**Directions for this task:**
Word for word, restate every line of the material.

**Source material:**
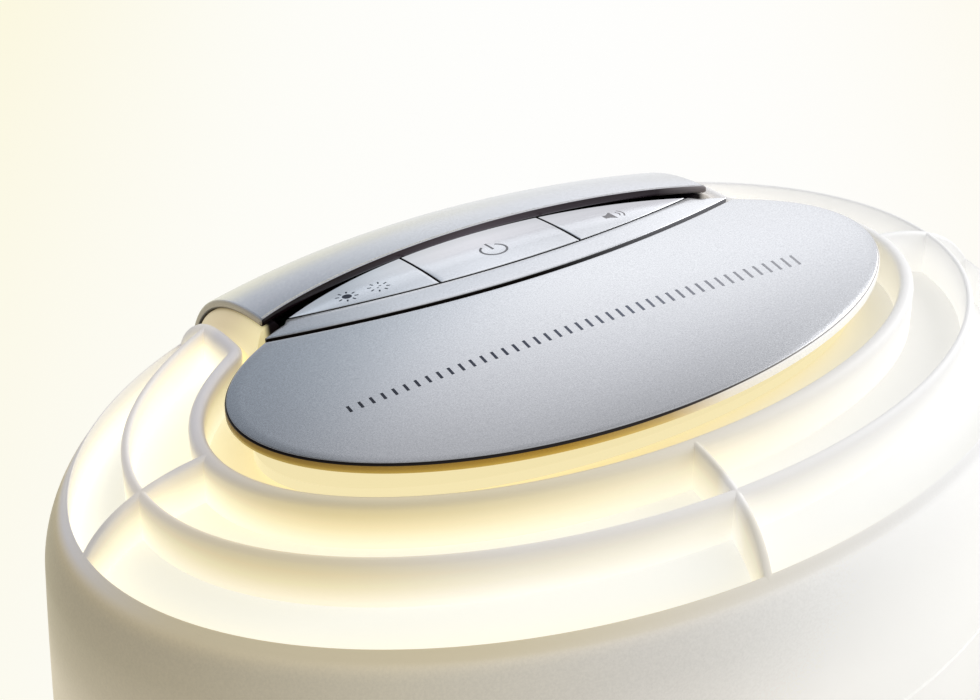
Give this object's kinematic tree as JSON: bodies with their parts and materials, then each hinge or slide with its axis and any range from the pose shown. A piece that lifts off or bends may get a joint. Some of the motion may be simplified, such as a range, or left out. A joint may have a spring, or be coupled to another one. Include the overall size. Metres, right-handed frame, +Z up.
{
  "type": "sunrise alarm clock",
  "caption": "Oval drum-shaped wake-up light with a glowing shade, vent grille of oval rings, silver snooze plate, hooded top buttons and a front display.",
  "frame": {"origin": "on the table, under the middle of the clock's outline", "axes": "+Z up, front with display towards -Y, +X to the right of someone facing the display"},
  "size_m": [0.185, 0.1264, 0.23],
  "materials": {
    "shade": "translucent white, lit from inside",
    "grille": "translucent white",
    "diffuser": "translucent, warm glow",
    "silver_plastic": "silver lacquer, satin",
    "silver_plate": "silver lacquer, satin",
    "black_plastic": "matt black",
    "grey_plastic": "matt light grey",
    "steel": "zinc plated",
    "steel_dark": "dark",
    "aluminium": "bright rolled",
    "brass": "plain",
    "ceramic": "glazed white",
    "lamp_glass": "frosted, lit",
    "board": "green solder mask",
    "core": "lacquered",
    "capacitor": "sleeved",
    "wire": "insulated",
    "window": "dark tinted",
    "cone": "coated paper",
    "rubber": "matt"
  },
  "bodies": {
    "clock": {"drum_shade": "shade", "top_grille": "grille", "inner_diffuser": "diffuser", "rear_spine": "silver_plastic", "button_bezel": "silver_plastic", "deck_carrier": "black_plastic", "snooze_springs": "steel", "rocker_pin": "steel", "switch_board": "board", "tact_switches": "black_plastic", "deck_screws": "steel", "heat_shield": "aluminium", "shield_screws": "steel", "lamp_glass": "lamp_glass", "lamp_cap": "brass", "lamp_socket": "ceramic", "lamp_leads": "wire", "reflector": "aluminium", "chassis": "grey_plastic", "spine_screws": "steel", "power_board": "board", "transformer": "core", "capacitors": "capacitor", "power_jack": "black_plastic", "main_board": "board", "lcd_module": "black_plastic", "display_window": "window", "display_frame": "silver_plastic", "setting_switches": "black_plastic", "speaker_frame": "steel_dark", "speaker_cone": "cone", "base_cover": "grey_plastic", "rubber_feet": "rubber", "base_screws": "steel"},
    "snooze": {"snooze_plate": "silver_plate", "plate_screws": "steel"},
    "light": {"light_button": "silver_plastic"},
    "power": {"power_button": "silver_plastic"},
    "sound": {"sound_button": "silver_plastic"},
    "menu": {"menu_button": "silver_plastic"},
    "minus": {"minus_button": "silver_plastic"},
    "plus": {"plus_button": "silver_plastic"},
    "alarm": {"alarm_button": "silver_plastic"}
  },
  "joints": [
    {"name": "snooze_press", "type": "slide", "parent": "clock", "child": "snooze", "axis": [0, 0, -1], "range_m": [0, 0.0012], "stiffness_N_per_m": 1500, "springref_m": -0.0012, "deforming": ["snooze_springs"]},
    {"name": "light_rock", "type": "hinge", "parent": "clock", "child": "light", "pos_m": [-0.026, 0.02255, 0.223], "axis": [0, 1, 0], "range_deg": [-1.8, 1.8], "stiffness_Nm_per_rad": 0.4},
    {"name": "power_press", "type": "slide", "parent": "clock", "child": "power", "axis": [0, 0, -1], "range_m": [0, 0.0008], "stiffness_N_per_m": 900, "springref_m": -0.0006},
    {"name": "sound_press", "type": "slide", "parent": "clock", "child": "sound", "axis": [0, 0, -1], "range_m": [0, 0.0008], "stiffness_N_per_m": 900, "springref_m": -0.0006},
    {"name": "menu_press", "type": "slide", "parent": "clock", "child": "menu", "axis": [0, 1, 0], "range_m": [0, 0.0007], "stiffness_N_per_m": 900, "springref_m": -0.0006},
    {"name": "minus_press", "type": "slide", "parent": "clock", "child": "minus", "axis": [0, 1, 0], "range_m": [0, 0.0007], "stiffness_N_per_m": 900, "springref_m": -0.0006},
    {"name": "plus_press", "type": "slide", "parent": "clock", "child": "plus", "axis": [0, 1, 0], "range_m": [0, 0.0007], "stiffness_N_per_m": 900, "springref_m": -0.0006},
    {"name": "alarm_press", "type": "slide", "parent": "clock", "child": "alarm", "axis": [0, 1, 0], "range_m": [0, 0.0007], "stiffness_N_per_m": 900, "springref_m": -0.0006}
  ]
}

**Task response:**
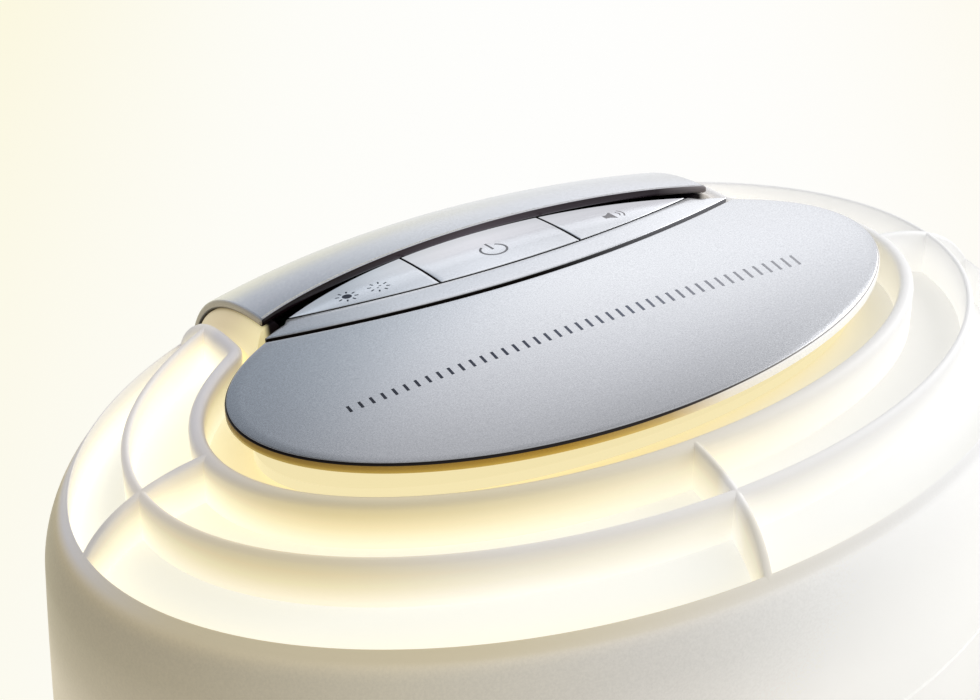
Give this object's kinematic tree as JSON: bodies with their parts and materials, then each hinge or slide with its axis and any range from the pose shown. A piece that lifts off or bends may get a joint. Some of the motion may be simplified, such as a range, or left out. A joint may have a spring, or be coupled to another one. Include the overall size. Metres, right-handed frame, +Z up.
{
  "type": "sunrise alarm clock",
  "caption": "Oval drum-shaped wake-up light with a glowing shade, vent grille of oval rings, silver snooze plate, hooded top buttons and a front display.",
  "frame": {"origin": "on the table, under the middle of the clock's outline", "axes": "+Z up, front with display towards -Y, +X to the right of someone facing the display"},
  "size_m": [0.185, 0.1264, 0.23],
  "materials": {
    "shade": "translucent white, lit from inside",
    "grille": "translucent white",
    "diffuser": "translucent, warm glow",
    "silver_plastic": "silver lacquer, satin",
    "silver_plate": "silver lacquer, satin",
    "black_plastic": "matt black",
    "grey_plastic": "matt light grey",
    "steel": "zinc plated",
    "steel_dark": "dark",
    "aluminium": "bright rolled",
    "brass": "plain",
    "ceramic": "glazed white",
    "lamp_glass": "frosted, lit",
    "board": "green solder mask",
    "core": "lacquered",
    "capacitor": "sleeved",
    "wire": "insulated",
    "window": "dark tinted",
    "cone": "coated paper",
    "rubber": "matt"
  },
  "bodies": {
    "clock": {"drum_shade": "shade", "top_grille": "grille", "inner_diffuser": "diffuser", "rear_spine": "silver_plastic", "button_bezel": "silver_plastic", "deck_carrier": "black_plastic", "snooze_springs": "steel", "rocker_pin": "steel", "switch_board": "board", "tact_switches": "black_plastic", "deck_screws": "steel", "heat_shield": "aluminium", "shield_screws": "steel", "lamp_glass": "lamp_glass", "lamp_cap": "brass", "lamp_socket": "ceramic", "lamp_leads": "wire", "reflector": "aluminium", "chassis": "grey_plastic", "spine_screws": "steel", "power_board": "board", "transformer": "core", "capacitors": "capacitor", "power_jack": "black_plastic", "main_board": "board", "lcd_module": "black_plastic", "display_window": "window", "display_frame": "silver_plastic", "setting_switches": "black_plastic", "speaker_frame": "steel_dark", "speaker_cone": "cone", "base_cover": "grey_plastic", "rubber_feet": "rubber", "base_screws": "steel"},
    "snooze": {"snooze_plate": "silver_plate", "plate_screws": "steel"},
    "light": {"light_button": "silver_plastic"},
    "power": {"power_button": "silver_plastic"},
    "sound": {"sound_button": "silver_plastic"},
    "menu": {"menu_button": "silver_plastic"},
    "minus": {"minus_button": "silver_plastic"},
    "plus": {"plus_button": "silver_plastic"},
    "alarm": {"alarm_button": "silver_plastic"}
  },
  "joints": [
    {"name": "snooze_press", "type": "slide", "parent": "clock", "child": "snooze", "axis": [0, 0, -1], "range_m": [0, 0.0012], "stiffness_N_per_m": 1500, "springref_m": -0.0012, "deforming": ["snooze_springs"]},
    {"name": "light_rock", "type": "hinge", "parent": "clock", "child": "light", "pos_m": [-0.026, 0.02255, 0.223], "axis": [0, 1, 0], "range_deg": [-1.8, 1.8], "stiffness_Nm_per_rad": 0.4},
    {"name": "power_press", "type": "slide", "parent": "clock", "child": "power", "axis": [0, 0, -1], "range_m": [0, 0.0008], "stiffness_N_per_m": 900, "springref_m": -0.0006},
    {"name": "sound_press", "type": "slide", "parent": "clock", "child": "sound", "axis": [0, 0, -1], "range_m": [0, 0.0008], "stiffness_N_per_m": 900, "springref_m": -0.0006},
    {"name": "menu_press", "type": "slide", "parent": "clock", "child": "menu", "axis": [0, 1, 0], "range_m": [0, 0.0007], "stiffness_N_per_m": 900, "springref_m": -0.0006},
    {"name": "minus_press", "type": "slide", "parent": "clock", "child": "minus", "axis": [0, 1, 0], "range_m": [0, 0.0007], "stiffness_N_per_m": 900, "springref_m": -0.0006},
    {"name": "plus_press", "type": "slide", "parent": "clock", "child": "plus", "axis": [0, 1, 0], "range_m": [0, 0.0007], "stiffness_N_per_m": 900, "springref_m": -0.0006},
    {"name": "alarm_press", "type": "slide", "parent": "clock", "child": "alarm", "axis": [0, 1, 0], "range_m": [0, 0.0007], "stiffness_N_per_m": 900, "springref_m": -0.0006}
  ]
}